Revelation Biosciences Inc.

08/26/2024 | Press release | Distributed by Public on 08/26/2024 14:26

Material Agreement Form 8 K

Item 1.01 Entry into a Material Definitive Agreement.

On August 21, 2024, Revelation Biosciences, Inc. (the "Company") entered into warrant exercise inducement offer letters (the "Inducement Letters") with certain holders (the "Holders") of its existing Class D Common Stock Warrants exercisable for an aggregate of 2,548,060 shares of its common stock (collectively, the "Existing Warrants"), to exercise their warrants at a reduced exercise price of $1.50 per share, in exchange for the Company's agreement to issue new warrants (the "Inducement Warrants") as described below. The aggregate gross proceeds from the exercise of the Existing Warrants and the payment of the Inducement Warrants, as described below, is approximately $3.8 million, before deducting financial advisory fees. The reduction of the exercise price of the Existing Warrants and the issuance of the Inducement Warrants was structured as an at-market transaction under Nasdaq rules.

The Company intends to use the net proceeds from the warrant exercises in connection with its clinical trials with respect to further the development of GEM-AKI, GEM-CKD and GEM-PSI, including (i) manufacturing a clinical batch of Gemini, (ii) conducting, a planned Phase 1b clinical study for GEM-AKI in CKD patients, (iii) necessary preclinical work for GEM-CKD, (iv) continue to develop other products and therapies, and (v) fund working capital and general corporate purposes using any remaining amounts.

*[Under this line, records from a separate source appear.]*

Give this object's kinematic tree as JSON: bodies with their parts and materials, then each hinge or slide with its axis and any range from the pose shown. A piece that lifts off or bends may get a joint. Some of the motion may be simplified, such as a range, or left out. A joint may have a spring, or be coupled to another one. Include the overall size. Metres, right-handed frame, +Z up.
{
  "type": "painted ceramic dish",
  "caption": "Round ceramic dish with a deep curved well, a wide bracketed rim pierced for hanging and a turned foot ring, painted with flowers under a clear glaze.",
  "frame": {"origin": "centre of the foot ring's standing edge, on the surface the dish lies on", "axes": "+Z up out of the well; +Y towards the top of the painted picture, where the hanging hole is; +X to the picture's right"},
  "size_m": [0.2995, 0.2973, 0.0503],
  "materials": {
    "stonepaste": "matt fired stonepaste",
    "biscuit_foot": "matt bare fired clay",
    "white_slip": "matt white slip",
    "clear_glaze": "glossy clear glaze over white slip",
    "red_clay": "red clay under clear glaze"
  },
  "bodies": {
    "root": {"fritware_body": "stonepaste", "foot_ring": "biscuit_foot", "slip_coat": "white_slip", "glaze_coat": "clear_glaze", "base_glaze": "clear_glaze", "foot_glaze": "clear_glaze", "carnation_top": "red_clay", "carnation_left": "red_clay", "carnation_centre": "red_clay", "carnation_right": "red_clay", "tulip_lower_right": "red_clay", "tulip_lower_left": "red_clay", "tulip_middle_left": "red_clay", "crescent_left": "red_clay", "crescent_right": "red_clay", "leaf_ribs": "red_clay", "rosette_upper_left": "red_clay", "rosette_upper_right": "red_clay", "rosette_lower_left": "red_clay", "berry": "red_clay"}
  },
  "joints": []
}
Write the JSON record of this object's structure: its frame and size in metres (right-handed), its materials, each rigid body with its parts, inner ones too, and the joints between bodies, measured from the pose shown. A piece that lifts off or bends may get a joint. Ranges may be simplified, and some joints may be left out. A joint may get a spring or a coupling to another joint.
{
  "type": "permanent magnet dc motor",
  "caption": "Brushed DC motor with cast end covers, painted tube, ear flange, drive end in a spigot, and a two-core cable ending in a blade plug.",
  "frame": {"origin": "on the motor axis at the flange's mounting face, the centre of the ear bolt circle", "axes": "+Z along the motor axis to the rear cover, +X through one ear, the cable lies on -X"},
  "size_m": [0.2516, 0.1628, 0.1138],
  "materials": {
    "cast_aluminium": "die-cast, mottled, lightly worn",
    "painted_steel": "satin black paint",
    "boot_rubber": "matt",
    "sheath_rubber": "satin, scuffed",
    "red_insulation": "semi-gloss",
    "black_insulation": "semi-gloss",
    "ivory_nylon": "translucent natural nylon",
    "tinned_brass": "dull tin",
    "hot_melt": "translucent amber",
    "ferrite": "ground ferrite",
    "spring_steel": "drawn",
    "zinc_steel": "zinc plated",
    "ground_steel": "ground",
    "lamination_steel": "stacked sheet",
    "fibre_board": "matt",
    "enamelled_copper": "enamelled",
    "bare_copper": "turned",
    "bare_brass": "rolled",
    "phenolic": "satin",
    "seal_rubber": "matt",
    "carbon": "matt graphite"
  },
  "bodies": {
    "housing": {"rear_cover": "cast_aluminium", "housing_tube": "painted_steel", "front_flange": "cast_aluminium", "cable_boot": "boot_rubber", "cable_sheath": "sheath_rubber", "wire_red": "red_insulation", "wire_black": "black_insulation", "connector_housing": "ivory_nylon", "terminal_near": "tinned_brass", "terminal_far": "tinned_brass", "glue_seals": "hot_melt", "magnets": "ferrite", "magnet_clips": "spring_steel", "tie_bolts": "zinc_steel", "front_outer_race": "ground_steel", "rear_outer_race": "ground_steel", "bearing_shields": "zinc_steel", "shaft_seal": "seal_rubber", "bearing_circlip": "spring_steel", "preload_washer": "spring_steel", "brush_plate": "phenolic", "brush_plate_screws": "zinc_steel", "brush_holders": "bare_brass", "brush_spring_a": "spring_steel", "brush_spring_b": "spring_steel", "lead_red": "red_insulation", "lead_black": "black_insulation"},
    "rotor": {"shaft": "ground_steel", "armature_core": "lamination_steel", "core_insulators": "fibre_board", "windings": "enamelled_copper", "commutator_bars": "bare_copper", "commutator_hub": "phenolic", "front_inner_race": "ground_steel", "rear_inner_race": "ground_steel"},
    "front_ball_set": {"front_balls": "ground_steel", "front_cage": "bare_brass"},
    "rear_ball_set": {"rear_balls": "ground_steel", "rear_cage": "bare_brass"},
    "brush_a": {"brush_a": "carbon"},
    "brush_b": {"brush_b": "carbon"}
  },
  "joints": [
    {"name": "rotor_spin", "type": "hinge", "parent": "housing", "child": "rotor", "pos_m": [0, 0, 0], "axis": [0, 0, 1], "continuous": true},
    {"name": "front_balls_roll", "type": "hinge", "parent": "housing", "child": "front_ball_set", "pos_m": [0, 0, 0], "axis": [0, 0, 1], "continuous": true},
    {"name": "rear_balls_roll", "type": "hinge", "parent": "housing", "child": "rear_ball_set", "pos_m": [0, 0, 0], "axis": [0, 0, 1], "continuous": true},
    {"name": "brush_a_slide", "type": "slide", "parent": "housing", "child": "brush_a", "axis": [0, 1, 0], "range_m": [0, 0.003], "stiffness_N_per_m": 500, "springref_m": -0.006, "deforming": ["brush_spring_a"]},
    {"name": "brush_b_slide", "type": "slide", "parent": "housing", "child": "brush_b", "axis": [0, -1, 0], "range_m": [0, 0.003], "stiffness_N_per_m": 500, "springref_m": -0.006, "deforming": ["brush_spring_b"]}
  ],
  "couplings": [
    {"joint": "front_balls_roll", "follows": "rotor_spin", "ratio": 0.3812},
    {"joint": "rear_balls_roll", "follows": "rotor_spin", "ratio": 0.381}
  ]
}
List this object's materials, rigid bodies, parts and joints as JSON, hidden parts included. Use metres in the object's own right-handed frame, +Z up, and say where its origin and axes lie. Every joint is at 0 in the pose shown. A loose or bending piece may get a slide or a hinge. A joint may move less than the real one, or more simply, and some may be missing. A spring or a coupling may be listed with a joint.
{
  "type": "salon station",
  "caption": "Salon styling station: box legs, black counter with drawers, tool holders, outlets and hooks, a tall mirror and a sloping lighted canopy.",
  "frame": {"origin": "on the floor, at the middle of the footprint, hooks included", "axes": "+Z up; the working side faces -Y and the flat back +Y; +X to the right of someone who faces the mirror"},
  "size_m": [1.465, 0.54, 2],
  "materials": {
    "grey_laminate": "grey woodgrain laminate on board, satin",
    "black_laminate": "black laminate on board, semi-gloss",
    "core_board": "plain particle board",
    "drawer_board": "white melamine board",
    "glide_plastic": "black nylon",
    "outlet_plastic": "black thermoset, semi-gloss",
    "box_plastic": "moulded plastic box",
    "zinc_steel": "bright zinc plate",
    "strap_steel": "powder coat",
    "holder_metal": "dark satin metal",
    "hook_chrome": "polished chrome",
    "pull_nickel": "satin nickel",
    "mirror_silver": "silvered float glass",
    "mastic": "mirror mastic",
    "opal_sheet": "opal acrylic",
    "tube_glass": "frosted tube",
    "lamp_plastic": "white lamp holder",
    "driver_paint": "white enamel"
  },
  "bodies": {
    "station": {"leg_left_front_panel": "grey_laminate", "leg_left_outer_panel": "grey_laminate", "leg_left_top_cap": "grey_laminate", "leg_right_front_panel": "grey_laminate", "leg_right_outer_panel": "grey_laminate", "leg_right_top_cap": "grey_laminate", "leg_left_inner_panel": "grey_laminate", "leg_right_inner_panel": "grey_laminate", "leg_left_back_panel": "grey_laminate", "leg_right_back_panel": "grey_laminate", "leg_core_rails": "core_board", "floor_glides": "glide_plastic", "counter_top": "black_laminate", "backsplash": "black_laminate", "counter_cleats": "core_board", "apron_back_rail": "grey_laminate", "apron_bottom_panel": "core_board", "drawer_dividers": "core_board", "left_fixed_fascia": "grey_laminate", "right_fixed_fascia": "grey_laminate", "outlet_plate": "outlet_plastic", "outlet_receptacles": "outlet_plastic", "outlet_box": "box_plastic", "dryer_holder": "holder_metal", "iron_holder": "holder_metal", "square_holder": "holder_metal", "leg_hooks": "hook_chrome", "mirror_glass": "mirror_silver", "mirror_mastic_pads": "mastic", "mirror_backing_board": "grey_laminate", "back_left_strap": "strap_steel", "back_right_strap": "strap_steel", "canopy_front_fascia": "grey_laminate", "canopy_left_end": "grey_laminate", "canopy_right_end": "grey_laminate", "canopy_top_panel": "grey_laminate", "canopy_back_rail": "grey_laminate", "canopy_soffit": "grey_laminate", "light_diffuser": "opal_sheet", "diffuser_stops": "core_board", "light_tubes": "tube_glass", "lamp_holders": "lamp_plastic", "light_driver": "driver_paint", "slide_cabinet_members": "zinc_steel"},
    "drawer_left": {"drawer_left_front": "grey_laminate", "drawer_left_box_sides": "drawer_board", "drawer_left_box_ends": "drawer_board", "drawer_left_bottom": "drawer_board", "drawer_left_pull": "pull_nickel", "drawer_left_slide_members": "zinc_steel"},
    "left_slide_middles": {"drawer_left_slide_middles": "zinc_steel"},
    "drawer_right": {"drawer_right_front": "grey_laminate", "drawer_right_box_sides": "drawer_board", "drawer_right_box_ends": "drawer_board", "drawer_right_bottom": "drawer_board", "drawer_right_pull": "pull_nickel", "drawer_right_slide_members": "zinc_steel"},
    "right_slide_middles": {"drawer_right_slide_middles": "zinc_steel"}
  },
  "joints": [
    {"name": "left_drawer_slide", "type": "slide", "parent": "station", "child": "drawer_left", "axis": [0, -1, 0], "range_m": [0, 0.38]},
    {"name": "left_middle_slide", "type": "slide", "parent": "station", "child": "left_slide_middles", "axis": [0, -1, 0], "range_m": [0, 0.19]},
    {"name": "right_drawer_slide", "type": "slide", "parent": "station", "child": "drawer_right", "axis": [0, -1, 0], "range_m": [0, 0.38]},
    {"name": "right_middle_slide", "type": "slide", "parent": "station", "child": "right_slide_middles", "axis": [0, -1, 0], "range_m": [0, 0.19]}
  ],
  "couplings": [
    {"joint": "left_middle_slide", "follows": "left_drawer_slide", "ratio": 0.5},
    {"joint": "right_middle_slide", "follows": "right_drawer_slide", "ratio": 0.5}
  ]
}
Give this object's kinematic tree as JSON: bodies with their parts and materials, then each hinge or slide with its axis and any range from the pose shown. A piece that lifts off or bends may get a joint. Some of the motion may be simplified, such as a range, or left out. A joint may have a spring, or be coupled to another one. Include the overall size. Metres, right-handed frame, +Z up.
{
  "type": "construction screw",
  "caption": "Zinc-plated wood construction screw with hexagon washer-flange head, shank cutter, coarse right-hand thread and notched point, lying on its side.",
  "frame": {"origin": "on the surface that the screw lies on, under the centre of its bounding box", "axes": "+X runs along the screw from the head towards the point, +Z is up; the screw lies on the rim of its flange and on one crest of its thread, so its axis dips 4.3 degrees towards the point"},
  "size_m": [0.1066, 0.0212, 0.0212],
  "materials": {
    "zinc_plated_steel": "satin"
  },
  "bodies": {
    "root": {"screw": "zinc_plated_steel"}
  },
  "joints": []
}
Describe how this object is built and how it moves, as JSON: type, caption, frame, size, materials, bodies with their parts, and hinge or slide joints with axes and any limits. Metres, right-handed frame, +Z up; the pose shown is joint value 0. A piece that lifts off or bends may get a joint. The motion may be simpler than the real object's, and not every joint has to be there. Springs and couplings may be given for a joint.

The shares of common stock issuable upon exercise of the Existing Warrants are registered for issuance pursuant to a registration statement on Form S-1, as amended (File No. 333-276232), which was declared effective by the Securities and Exchange Commission (the "SEC") on January 31, 2024.

In consideration for the immediate exercise of the Existing Warrants for cash and the payment of $0.125 per Inducement Warrant, the exercising holders received the Inducement Warrants in a private placement pursuant to Section 4(a)(2) of the Securities Act of 1933, as amended (the "Securities Act"). The Inducement Warrants are exercisable for a period of five years into an aggregate of up to 5,096,120 shares of common stock (the "Warrant Shares") at an exercise price of $1.00 per share. The Inducement Warrants and the Warrant Shares offered in the private placement have not been registered under the Securities Act or applicable state securities laws. Accordingly, the securities may not be offered or sold in the United States except pursuant to an effective registration statement or an applicable exemption from the registration requirements of the Securities Act and such applicable state securities laws. As part of the transaction, the Company has agreed to file a resale registration statement on Form S-3 with the SEC within twenty days of the closing to register the resale of the Warrant Shares.

In connection with the transaction described above, the Company entered into a financial advisory services agreement, dated August 21, 2024, with Roth Capital Partners, LLC ("Roth"), pursuant to which the Company has agreed to pay Roth a cash fee of approximately $267,546 for its services, in addition to reimbursement for certain expenses.